▽

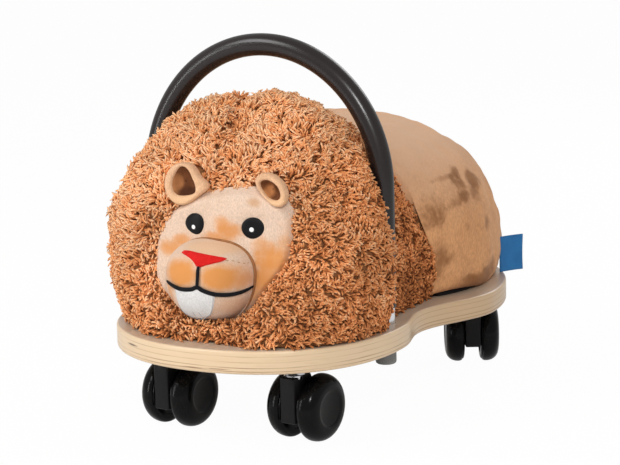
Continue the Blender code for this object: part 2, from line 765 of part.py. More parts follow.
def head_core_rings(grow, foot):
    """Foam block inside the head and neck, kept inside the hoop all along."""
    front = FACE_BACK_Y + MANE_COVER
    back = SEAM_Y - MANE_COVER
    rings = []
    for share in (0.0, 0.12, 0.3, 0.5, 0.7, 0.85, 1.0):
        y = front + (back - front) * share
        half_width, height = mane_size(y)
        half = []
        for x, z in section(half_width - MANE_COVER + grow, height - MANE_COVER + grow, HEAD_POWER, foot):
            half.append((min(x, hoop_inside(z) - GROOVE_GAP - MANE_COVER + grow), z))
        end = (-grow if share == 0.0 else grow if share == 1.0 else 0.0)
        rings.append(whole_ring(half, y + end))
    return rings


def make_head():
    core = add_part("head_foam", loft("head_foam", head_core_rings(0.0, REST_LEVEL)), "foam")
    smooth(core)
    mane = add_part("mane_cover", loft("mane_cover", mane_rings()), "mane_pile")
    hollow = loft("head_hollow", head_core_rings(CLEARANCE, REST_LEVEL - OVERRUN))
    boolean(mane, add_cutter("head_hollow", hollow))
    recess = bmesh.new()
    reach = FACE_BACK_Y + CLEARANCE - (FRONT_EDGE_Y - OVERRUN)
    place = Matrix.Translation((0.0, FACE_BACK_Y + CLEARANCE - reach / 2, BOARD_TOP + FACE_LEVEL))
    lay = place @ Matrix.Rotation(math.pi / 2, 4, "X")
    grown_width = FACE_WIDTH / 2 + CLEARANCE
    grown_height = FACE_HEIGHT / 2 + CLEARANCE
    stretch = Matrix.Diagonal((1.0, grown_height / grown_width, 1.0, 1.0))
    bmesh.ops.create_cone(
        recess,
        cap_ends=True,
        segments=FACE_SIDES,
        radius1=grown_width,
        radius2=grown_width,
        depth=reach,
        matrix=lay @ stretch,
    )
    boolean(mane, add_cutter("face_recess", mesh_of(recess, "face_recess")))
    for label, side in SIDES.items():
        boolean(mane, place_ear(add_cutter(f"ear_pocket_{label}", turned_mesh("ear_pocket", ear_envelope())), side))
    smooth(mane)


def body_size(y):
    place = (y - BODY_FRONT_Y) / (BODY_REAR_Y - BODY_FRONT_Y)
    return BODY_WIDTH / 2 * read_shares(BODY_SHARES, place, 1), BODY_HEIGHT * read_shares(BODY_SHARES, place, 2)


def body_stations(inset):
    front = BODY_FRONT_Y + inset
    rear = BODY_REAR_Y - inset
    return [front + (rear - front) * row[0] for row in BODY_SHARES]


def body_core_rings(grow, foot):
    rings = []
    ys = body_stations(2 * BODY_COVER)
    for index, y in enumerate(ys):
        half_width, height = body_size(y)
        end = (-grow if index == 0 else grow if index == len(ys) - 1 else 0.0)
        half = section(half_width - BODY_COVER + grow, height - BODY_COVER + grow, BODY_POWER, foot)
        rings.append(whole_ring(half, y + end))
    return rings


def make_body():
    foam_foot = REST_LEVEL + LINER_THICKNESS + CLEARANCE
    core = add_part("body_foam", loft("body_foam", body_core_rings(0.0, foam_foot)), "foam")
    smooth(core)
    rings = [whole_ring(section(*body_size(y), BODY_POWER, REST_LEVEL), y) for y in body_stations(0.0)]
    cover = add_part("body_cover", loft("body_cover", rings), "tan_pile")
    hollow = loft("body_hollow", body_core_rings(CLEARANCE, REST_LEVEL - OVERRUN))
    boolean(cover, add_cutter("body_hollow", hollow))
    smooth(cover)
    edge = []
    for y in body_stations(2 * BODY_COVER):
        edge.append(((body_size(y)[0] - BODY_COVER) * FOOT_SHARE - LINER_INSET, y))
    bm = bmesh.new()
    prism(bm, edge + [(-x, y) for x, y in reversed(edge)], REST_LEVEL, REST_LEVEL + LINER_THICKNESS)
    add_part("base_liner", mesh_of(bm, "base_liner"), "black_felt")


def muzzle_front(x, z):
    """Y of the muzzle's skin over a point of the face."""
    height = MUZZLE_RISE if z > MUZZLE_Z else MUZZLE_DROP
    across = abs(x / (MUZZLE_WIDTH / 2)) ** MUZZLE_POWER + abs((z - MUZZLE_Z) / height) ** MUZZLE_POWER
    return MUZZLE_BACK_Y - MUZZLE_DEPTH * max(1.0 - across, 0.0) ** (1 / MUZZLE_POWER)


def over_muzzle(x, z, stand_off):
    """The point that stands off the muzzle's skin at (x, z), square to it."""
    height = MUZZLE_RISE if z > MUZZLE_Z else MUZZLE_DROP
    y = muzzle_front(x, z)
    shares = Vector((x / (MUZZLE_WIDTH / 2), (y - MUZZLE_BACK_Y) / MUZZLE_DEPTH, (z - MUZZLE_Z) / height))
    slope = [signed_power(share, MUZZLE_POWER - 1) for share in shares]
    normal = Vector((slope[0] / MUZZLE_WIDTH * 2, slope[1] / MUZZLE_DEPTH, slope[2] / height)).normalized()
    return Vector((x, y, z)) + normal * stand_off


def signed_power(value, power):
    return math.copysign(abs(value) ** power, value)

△
▽

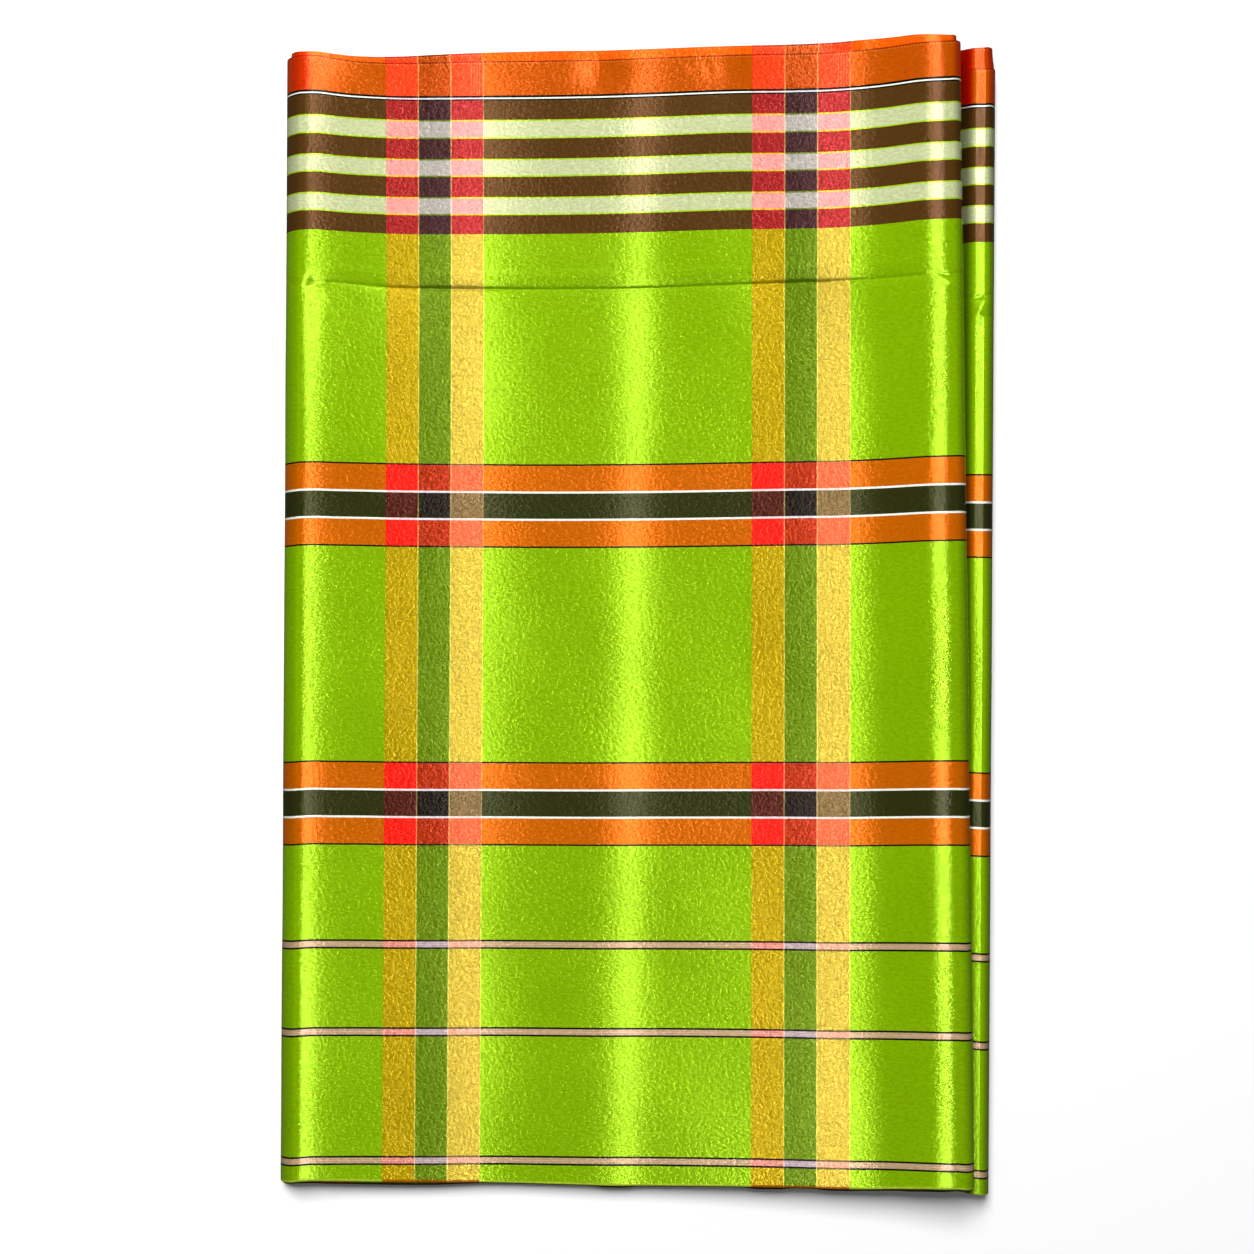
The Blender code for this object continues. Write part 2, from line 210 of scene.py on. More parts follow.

△
▽

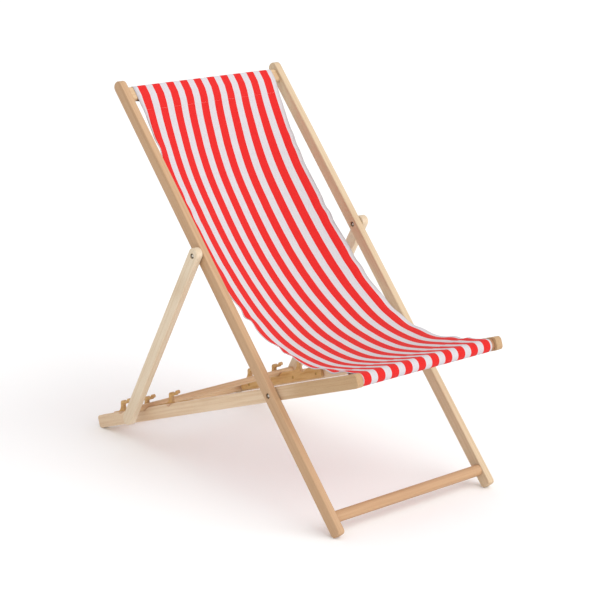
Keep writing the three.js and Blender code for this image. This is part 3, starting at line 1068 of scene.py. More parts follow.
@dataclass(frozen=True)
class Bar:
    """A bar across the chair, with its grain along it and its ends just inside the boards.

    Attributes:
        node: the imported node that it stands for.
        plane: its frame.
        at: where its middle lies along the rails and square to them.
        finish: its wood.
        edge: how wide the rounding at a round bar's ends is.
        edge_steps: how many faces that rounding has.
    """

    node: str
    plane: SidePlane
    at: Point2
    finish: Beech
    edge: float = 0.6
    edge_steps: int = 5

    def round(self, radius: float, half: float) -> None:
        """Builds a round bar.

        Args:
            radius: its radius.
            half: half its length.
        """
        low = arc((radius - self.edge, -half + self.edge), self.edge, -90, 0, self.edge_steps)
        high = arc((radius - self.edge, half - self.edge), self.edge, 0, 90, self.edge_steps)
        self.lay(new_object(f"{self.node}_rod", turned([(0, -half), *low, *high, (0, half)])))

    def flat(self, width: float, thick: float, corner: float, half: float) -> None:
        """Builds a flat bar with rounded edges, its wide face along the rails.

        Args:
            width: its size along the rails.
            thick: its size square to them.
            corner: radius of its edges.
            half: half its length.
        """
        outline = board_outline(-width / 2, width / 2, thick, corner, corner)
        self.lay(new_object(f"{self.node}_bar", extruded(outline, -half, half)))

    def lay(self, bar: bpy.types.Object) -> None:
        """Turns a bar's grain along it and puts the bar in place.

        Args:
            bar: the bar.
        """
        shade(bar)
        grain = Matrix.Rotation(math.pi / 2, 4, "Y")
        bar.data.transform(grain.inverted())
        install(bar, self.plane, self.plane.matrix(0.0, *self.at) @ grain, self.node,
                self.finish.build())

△

§ STATED EXERCISE:
Write out exactly the lines running from the line containing "Keep writing the" to the line containing "inside the boards.", with both of those lines included.

§ RESPONSE TO THIS EXERCISE:
Keep writing the three.js and Blender code for this image. This is part 3, starting at line 1068 of scene.py. More parts follow.
@dataclass(frozen=True)
class Bar:
    """A bar across the chair, with its grain along it and its ends just inside the boards.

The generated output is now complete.